California, for example, is projected to spend over $2 billion on clean transportation and affordable housing investments over the next year. These investments will go to a variety of programs designed to increase access to clean mobility solutions for California residents, including:
- Expansion of light rail service in every major metropolitan area.
- Improved bus service, including zero-emission bus service, in dozens of cities, towns and rural counties.
- Aggressive incentive programs to make it easier for low-income residents to trade in inefficient vehicles for hybrids or electric vehicles.
- Investments in affordable housing near public transportation.

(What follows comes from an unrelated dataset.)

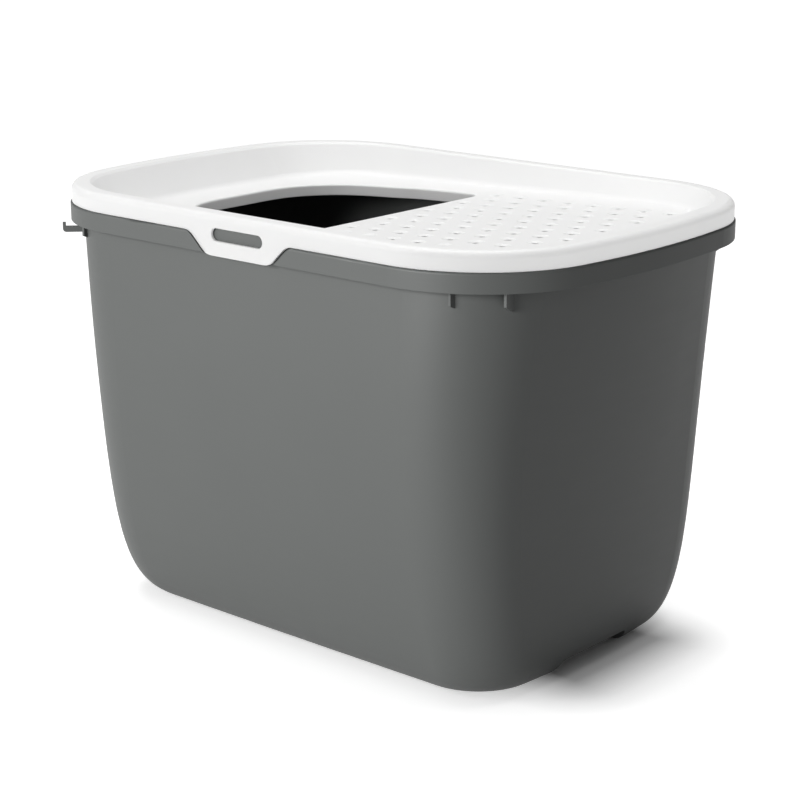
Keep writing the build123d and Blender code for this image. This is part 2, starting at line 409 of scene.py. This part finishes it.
@dataclass
class Studio:
    """White floor, softboxes, dim surround and the camera.

    The floor shines with painted light, except in an oblong under the tub, so the dark patch round
    the tub's foot is partly this painted shadow and only partly the lamps' own shadow.
    The painted light's stops pair a distance in metres from that oblong with the floor's brightness
    there.
    """

    floor_half: float = 12.0
    floor_drop: float = 0.0002
    floor_tone: float = 0.93
    floor_roughness: float = 0.85
    floor_specular: float = 0.1
    # Painted shadow: the middle and half size of the oblong under the tub where the floor gets no
    # painted light.
    shade_middle: Point = (0.0, 0.02, 0.0)
    shade_half: Point = (0.235, 0.06, 0.01)
    # Painted light: the floor's brightness by distance from that oblong, zero inside it, so it
    # paints the shadow too.
    painted_glow: Stops = ((0.0, 0.0), (0.03, 0.3), (0.06, 0.58), (0.3, 0.52), (1.0, 0.42), (6.0, 0.85))
    surround: float = 0.27
    lens: float = 91.81
    sensor_width: float = 36.0
    camera_place: Point = (1.15884, -1.33292, 0.69079)
    camera_aim: Point = (0.00603, -0.000826, 0.193191)
    boxes: tuple[Softbox, ...] = (
        Softbox("key_left_front", (-2.0, -2.3, 1.3), (0.0, 0.0, 0.2), (1.6, 1.8), 30.0),
        Softbox("top_box", (-0.3, 0.2, 3.0), (0.0, 0.0, 0.3), (2.6, 2.6), 68.0),
        Softbox("lid_box", (1.5, -1.6, 2.0), (0.0, 0.0, 0.35), (1.6, 1.6), 12.0, "lid"),
        Softbox("tub_box", (-0.3, -3.2, 1.1), (0.0, 0.0, 0.2), (1.8, 1.2), 262.0, "base_tub"),
    )

    def build(self, nodes: Nodes) -> None:
        """Makes the floor, the lamps, the surround and the camera.

        Args:
            nodes: the CAD nodes by name.
        """
        self._floor()
        self._surround()
        for box in self.boxes:
            box.build(nodes)
        self._camera()
        bpy.context.scene.view_settings.view_transform = "Standard"

    def _floor(self) -> None:
        """A square floor: 2 by 2 points, x and y each from -half to half, z just under zero."""
        spread = np.array([-self.floor_half, self.floor_half])
        x, y = np.meshgrid(spread, spread)
        points = np.stack([x.ravel(), y.ravel(), np.full(x.size, -self.floor_drop)], axis=1)
        mesh = bpy.data.meshes.new("floor")
        mesh.from_pydata(points.tolist(), [], [(0, 1, 3, 2)])
        floor = add_object("floor", mesh)
        put_material(floor, self._paper_with_painted_light())

    def _paper_with_painted_light(self) -> bpy.types.Material:
        """The floor's matt white paper, with painted light: it shines brighter away from the tub and
        not at all in an oblong under it, which paints a shadow there.

        Returns:
            The material. Its ramp runs over 0 to 1, so distances are divided by the furthest.
        """
        material = bpy.data.materials.new("floor_paper_painted_light")
        shader = ShaderTree(material)
        furthest = self.painted_glow[-1][0]
        reach = self._beyond_shade(shader) * (1.0 / furthest)
        stops = [(place / furthest, level) for place, level in self.painted_glow]
        # Painted light and painted shadow: the floor's emission, none in the oblong under the tub.
        painted_glow = shader.node("ShaderNodeValToRGB", {"stops": stops}, i0=reach)
        paper = shader.node(
            "ShaderNodeBsdfPrincipled",
            Base_Color=(self.floor_tone, self.floor_tone, self.floor_tone, 1.0),
            Roughness=self.floor_roughness,
            Specular_IOR_Level=self.floor_specular,
            Emission_Color=painted_glow.outputs[0],
            Emission_Strength=1.0,
        )
        shader.node("ShaderNodeOutputMaterial", Surface=paper.outputs[0])
        return material

    def _beyond_shade(self, shader: ShaderTree) -> Value:
        """How far a spot of the floor lies outside the oblong of painted shadow, where the floor has
        no painted light.

        It is the length of max(|spot - middle| - half, 0), taken axis by axis.

        Args:
            shader: the floor's tree.

        Returns:
            The distance in metres, zero inside the oblong.
        """
        spot = shader.node("ShaderNodeTexCoord").outputs["Object"]
        moved = shader.vector(VectorOp.SUBTRACT, spot, self.shade_middle)
        folded = shader.vector(VectorOp.ABSOLUTE, moved.outputs[0])
        past = shader.vector(VectorOp.SUBTRACT, folded.outputs[0], self.shade_half)
        outside = shader.vector(VectorOp.MAXIMUM, past.outputs[0], (0.0, 0.0, 0.0))
        away = shader.vector(VectorOp.LENGTH, outside.outputs[0])
        return shader.value(away.outputs["Value"])

    def _surround(self) -> None:
        """An even, dim white all round, which is mid-grey where it shows above the floor."""
        world = bpy.data.worlds.new("surround")
        bpy.context.scene.world = world
        world.use_nodes = True
        back = world.node_tree.nodes["Background"]
        back.inputs["Color"].default_value = (1.0, 1.0, 1.0, 1.0)
        back.inputs["Strength"].default_value = self.surround

    def _camera(self) -> None:
        """The camera at the photograph's angle."""
        data = bpy.data.cameras.new("camera")
        data.lens = self.lens
        data.sensor_width = self.sensor_width
        camera = add_object("camera", data)
        stand_and_aim(camera, self.camera_place, self.camera_aim)
        bpy.context.scene.camera = camera


def main() -> None:
    """Loads the frame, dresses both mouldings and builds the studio."""
    logging.basicConfig(level=logging.INFO, format="%(name)s: %(message)s")
    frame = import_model()
    Tub().dress(frame["nodes"])
    Lid().dress(frame["nodes"])
    Studio().build(frame["nodes"])


if __name__ == "__main__":
    main()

A cap and invest program covering transportation emissions could potentially raise up to $4.7 billion in funding for similar programs in the Northeast. For Massachusetts, that could mean over $120 million per year in dedicated funding for clean vehicle incentives, $120 million in affordable housing initiatives, and $225 million to improve public transportation.
Lets make it happen
We can have a cleaner and more efficient transportation system in Massachusetts and other Northeast states – and with policy leaders looking closely at bringing cap and invest into transportation, now is the time to engage in this effort.

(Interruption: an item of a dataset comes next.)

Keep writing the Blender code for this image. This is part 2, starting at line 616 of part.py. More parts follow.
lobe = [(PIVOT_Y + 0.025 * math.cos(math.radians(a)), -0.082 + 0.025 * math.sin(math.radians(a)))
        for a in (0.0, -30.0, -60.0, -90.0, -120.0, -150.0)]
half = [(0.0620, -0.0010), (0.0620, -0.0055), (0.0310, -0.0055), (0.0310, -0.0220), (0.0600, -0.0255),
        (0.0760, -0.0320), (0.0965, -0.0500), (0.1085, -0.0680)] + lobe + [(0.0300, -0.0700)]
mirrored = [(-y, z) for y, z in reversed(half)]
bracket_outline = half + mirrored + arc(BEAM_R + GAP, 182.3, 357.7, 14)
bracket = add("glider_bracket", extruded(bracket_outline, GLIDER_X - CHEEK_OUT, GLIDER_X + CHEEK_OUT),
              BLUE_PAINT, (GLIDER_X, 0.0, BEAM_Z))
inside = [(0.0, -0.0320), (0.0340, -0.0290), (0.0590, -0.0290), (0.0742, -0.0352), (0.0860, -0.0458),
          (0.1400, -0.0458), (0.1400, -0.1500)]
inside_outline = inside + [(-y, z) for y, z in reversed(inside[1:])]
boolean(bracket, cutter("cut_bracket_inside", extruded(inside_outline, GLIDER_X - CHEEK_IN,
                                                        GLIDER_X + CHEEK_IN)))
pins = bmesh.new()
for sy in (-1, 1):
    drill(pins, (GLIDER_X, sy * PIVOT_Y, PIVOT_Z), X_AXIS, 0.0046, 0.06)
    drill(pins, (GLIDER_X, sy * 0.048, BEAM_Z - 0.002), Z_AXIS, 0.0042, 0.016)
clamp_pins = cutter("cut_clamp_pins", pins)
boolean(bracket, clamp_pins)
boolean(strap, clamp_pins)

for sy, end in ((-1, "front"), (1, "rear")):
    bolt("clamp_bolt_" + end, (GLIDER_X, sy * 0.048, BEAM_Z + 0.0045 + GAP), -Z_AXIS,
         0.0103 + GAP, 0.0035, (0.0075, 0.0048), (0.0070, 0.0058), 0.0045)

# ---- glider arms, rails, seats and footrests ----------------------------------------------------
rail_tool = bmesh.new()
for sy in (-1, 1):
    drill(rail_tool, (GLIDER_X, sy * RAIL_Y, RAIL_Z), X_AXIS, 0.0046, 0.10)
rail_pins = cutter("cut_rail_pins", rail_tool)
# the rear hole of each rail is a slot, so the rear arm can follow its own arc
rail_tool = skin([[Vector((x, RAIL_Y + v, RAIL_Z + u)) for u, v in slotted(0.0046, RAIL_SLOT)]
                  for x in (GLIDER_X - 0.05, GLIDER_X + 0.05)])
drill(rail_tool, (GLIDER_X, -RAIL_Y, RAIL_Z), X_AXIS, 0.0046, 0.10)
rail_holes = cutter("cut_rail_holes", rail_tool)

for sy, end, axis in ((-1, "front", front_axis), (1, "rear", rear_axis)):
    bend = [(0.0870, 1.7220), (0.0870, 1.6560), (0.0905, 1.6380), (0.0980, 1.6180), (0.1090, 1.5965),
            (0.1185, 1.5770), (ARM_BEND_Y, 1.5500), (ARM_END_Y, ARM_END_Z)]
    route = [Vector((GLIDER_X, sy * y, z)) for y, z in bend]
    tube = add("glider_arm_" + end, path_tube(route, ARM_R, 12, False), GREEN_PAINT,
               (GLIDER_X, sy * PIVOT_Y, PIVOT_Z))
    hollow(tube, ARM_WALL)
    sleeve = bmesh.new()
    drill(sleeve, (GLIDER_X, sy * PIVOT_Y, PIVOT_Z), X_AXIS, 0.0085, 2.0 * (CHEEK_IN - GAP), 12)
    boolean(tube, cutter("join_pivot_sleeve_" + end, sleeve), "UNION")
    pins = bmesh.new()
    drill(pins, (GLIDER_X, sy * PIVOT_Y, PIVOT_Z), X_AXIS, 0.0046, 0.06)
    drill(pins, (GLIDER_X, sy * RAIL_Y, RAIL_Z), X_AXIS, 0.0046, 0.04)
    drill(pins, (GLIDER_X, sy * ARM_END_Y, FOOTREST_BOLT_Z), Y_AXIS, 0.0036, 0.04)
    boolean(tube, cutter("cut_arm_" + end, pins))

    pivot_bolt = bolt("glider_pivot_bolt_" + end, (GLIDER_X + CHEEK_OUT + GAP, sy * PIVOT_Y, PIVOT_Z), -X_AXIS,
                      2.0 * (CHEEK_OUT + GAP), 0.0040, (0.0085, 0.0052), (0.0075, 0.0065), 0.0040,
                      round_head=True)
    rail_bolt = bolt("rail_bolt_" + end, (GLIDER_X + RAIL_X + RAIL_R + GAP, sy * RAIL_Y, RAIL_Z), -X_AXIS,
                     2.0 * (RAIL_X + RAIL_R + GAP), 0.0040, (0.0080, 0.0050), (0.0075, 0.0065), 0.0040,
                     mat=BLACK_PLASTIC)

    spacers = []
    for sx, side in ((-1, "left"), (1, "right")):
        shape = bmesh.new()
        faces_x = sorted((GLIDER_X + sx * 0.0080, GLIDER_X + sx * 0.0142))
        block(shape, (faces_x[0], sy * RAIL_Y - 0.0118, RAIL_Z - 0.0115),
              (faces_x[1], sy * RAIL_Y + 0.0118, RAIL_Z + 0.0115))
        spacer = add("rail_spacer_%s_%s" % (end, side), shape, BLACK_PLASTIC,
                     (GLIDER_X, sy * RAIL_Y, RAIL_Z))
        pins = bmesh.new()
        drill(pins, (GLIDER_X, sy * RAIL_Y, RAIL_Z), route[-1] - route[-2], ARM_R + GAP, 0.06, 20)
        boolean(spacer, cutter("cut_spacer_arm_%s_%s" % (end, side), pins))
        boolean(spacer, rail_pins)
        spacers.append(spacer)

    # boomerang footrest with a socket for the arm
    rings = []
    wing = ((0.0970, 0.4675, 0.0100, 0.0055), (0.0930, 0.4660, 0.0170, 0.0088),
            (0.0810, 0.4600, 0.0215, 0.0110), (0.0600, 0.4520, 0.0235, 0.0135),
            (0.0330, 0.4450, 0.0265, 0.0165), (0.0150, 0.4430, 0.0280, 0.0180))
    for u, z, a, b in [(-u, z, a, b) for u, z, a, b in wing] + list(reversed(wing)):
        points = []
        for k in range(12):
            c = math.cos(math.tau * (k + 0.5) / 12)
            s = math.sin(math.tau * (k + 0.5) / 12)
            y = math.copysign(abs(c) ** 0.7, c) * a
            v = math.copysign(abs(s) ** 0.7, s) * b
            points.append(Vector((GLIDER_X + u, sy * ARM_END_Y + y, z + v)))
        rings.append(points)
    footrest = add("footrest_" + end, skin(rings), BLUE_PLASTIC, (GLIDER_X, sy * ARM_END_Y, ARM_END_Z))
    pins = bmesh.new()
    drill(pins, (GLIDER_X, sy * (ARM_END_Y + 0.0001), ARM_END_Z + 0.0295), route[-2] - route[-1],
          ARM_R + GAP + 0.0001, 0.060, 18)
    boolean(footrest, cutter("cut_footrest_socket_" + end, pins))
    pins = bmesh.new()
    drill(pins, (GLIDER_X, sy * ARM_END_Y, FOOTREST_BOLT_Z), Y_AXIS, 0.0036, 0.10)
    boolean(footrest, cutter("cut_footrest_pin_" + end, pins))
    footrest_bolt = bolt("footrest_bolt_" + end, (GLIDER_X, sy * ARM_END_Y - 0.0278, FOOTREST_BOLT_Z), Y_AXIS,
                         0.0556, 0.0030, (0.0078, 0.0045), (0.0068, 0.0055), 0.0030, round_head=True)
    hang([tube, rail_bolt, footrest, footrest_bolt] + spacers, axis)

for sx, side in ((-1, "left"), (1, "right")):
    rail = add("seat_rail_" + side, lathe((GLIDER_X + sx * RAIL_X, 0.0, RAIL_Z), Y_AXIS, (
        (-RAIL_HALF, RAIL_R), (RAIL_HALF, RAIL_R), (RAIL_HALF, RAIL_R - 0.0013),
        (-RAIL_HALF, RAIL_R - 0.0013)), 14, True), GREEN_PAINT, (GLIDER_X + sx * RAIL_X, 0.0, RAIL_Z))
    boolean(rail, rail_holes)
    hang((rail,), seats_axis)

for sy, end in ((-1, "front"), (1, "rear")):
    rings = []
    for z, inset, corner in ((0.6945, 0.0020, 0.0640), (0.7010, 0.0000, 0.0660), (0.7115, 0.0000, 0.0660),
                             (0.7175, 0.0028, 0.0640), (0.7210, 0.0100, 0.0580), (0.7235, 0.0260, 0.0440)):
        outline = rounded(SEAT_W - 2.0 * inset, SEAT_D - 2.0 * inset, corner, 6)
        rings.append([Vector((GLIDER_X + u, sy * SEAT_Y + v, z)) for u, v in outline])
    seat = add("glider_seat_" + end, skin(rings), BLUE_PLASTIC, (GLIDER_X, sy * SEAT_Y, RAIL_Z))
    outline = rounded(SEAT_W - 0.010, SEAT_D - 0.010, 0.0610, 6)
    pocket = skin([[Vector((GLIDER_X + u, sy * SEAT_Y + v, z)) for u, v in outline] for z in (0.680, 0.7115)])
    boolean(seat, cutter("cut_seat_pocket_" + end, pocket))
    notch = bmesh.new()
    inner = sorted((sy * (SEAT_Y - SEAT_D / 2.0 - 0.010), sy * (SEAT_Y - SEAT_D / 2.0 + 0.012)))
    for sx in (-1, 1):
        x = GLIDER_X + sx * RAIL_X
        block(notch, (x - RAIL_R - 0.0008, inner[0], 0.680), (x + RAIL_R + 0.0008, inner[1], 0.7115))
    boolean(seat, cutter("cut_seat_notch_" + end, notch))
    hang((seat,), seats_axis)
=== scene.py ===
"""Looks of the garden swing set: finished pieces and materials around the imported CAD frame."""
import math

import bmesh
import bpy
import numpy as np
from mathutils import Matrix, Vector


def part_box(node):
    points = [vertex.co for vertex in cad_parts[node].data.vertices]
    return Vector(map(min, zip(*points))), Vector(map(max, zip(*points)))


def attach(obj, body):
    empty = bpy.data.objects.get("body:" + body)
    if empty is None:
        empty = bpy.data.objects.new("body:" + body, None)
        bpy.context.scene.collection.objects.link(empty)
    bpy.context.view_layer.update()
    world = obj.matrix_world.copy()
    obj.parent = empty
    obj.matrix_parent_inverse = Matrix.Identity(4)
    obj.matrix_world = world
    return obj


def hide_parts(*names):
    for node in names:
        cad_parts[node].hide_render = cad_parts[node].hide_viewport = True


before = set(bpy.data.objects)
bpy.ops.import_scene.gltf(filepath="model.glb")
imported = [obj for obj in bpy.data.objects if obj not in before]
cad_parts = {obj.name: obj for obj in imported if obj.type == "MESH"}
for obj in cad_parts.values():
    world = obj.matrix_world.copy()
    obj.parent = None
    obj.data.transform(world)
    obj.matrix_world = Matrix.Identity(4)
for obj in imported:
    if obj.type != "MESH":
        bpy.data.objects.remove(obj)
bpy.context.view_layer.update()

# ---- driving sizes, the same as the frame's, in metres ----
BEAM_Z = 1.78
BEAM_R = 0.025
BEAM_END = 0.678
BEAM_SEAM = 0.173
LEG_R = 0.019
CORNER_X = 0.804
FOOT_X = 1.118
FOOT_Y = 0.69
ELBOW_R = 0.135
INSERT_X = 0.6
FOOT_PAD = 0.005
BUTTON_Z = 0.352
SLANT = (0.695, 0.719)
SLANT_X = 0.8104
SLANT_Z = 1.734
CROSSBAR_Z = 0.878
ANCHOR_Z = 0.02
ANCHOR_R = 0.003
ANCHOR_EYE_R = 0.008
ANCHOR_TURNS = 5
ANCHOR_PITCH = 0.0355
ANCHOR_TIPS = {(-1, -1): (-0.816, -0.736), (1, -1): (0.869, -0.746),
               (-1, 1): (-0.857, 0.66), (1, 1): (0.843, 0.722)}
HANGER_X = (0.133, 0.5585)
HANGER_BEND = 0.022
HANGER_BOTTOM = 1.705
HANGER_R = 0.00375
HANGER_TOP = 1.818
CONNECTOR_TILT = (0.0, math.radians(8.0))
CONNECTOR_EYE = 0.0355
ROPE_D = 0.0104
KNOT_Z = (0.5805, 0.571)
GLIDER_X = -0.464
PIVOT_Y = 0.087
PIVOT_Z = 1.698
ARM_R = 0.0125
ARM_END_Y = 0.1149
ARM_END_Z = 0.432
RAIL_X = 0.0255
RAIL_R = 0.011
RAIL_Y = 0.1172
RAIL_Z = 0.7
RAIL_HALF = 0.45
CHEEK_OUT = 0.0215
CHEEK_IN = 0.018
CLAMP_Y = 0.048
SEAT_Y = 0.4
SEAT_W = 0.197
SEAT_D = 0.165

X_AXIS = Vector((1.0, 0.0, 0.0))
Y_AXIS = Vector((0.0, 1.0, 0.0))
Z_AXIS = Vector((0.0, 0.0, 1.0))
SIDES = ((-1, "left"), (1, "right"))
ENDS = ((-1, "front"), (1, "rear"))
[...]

Massachusetts will conduct four listening sessions over the next few weeks to generate feedback from the public on clean transportation. These sessions will be held:
- Tuesday, October 31, 9:00am, State Transportation Building, 10 Park Plaza, Boston, MA
- Thursday, November 2, 6:00pm, MassDEP Central Region Office, 8 New Bond Street, Worcester, MA
- Monday, November 6, 11:00am, UMass-Amherst, Student Union – Cape Cod Lounge, 280 Hicks Way, Amherst, MA
- Thursday, November 9, 6:00pm, West Middle School, 271 West Street, Brockton, MA
Advocates will also be hosting a webinar to talk in more detail about the proposed policy.
We encourage everyone with a stake in a better transportation system in Massachusetts – which is to say, everyone in Massachusetts – to come to these events and make their voices heard.